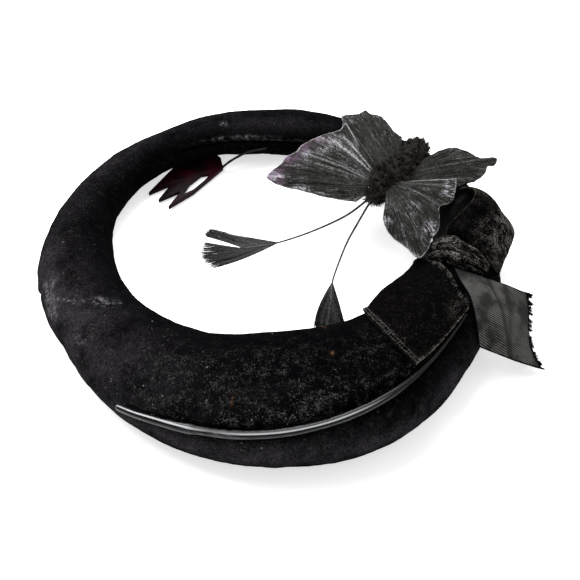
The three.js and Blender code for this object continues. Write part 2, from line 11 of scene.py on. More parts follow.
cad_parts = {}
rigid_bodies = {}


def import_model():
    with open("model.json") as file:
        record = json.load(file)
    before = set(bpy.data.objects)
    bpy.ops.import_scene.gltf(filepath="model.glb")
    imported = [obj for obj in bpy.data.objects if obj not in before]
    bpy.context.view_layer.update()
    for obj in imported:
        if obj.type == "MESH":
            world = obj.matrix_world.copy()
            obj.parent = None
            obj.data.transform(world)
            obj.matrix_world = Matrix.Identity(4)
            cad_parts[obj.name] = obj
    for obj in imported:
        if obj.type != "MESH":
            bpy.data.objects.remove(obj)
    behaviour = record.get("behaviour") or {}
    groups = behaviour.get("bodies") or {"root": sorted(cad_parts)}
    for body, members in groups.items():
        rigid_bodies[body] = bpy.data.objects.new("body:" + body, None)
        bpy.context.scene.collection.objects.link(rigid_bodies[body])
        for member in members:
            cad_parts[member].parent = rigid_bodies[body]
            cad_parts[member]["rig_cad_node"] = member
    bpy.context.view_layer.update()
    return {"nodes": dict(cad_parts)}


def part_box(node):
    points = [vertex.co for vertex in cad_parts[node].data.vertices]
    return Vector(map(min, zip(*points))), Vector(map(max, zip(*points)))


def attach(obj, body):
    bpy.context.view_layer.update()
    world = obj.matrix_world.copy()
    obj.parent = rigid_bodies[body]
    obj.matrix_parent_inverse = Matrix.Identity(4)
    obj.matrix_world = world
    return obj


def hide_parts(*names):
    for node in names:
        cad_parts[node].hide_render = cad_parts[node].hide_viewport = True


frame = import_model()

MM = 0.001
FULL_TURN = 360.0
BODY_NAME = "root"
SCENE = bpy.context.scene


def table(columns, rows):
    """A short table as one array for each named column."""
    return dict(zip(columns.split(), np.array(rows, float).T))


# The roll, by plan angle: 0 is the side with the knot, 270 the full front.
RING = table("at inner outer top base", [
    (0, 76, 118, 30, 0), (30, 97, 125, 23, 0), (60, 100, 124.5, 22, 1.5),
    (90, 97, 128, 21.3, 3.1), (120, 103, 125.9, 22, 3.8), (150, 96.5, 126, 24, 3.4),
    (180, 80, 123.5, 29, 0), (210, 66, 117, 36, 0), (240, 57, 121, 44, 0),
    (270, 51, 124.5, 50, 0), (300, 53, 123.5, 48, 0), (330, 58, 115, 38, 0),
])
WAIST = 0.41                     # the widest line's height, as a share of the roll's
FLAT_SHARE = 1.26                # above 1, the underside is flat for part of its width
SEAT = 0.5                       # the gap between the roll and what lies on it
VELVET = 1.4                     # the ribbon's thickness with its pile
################
### The request
Looking at the material above, please copy exactly every line from its first line through the line containing "return dict(zip(columns.split(), np.array(rows, float).T))", with both ends included and nothing else.

### Solution
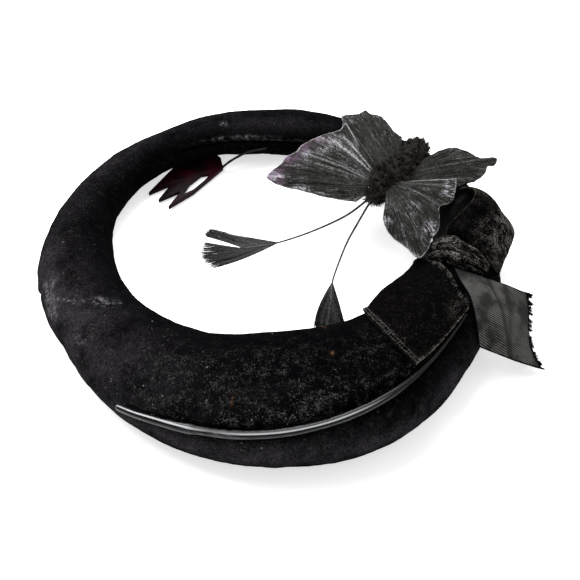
The three.js and Blender code for this object continues. Write part 2, from line 11 of scene.py on. More parts follow.
cad_parts = {}
rigid_bodies = {}


def import_model():
    with open("model.json") as file:
        record = json.load(file)
    before = set(bpy.data.objects)
    bpy.ops.import_scene.gltf(filepath="model.glb")
    imported = [obj for obj in bpy.data.objects if obj not in before]
    bpy.context.view_layer.update()
    for obj in imported:
        if obj.type == "MESH":
            world = obj.matrix_world.copy()
            obj.parent = None
            obj.data.transform(world)
            obj.matrix_world = Matrix.Identity(4)
            cad_parts[obj.name] = obj
    for obj in imported:
        if obj.type != "MESH":
            bpy.data.objects.remove(obj)
    behaviour = record.get("behaviour") or {}
    groups = behaviour.get("bodies") or {"root": sorted(cad_parts)}
    for body, members in groups.items():
        rigid_bodies[body] = bpy.data.objects.new("body:" + body, None)
        bpy.context.scene.collection.objects.link(rigid_bodies[body])
        for member in members:
            cad_parts[member].parent = rigid_bodies[body]
            cad_parts[member]["rig_cad_node"] = member
    bpy.context.view_layer.update()
    return {"nodes": dict(cad_parts)}


def part_box(node):
    points = [vertex.co for vertex in cad_parts[node].data.vertices]
    return Vector(map(min, zip(*points))), Vector(map(max, zip(*points)))


def attach(obj, body):
    bpy.context.view_layer.update()
    world = obj.matrix_world.copy()
    obj.parent = rigid_bodies[body]
    obj.matrix_parent_inverse = Matrix.Identity(4)
    obj.matrix_world = world
    return obj


def hide_parts(*names):
    for node in names:
        cad_parts[node].hide_render = cad_parts[node].hide_viewport = True


frame = import_model()

MM = 0.001
FULL_TURN = 360.0
BODY_NAME = "root"
SCENE = bpy.context.scene


def table(columns, rows):
    """A short table as one array for each named column."""
    return dict(zip(columns.split(), np.array(rows, float).T))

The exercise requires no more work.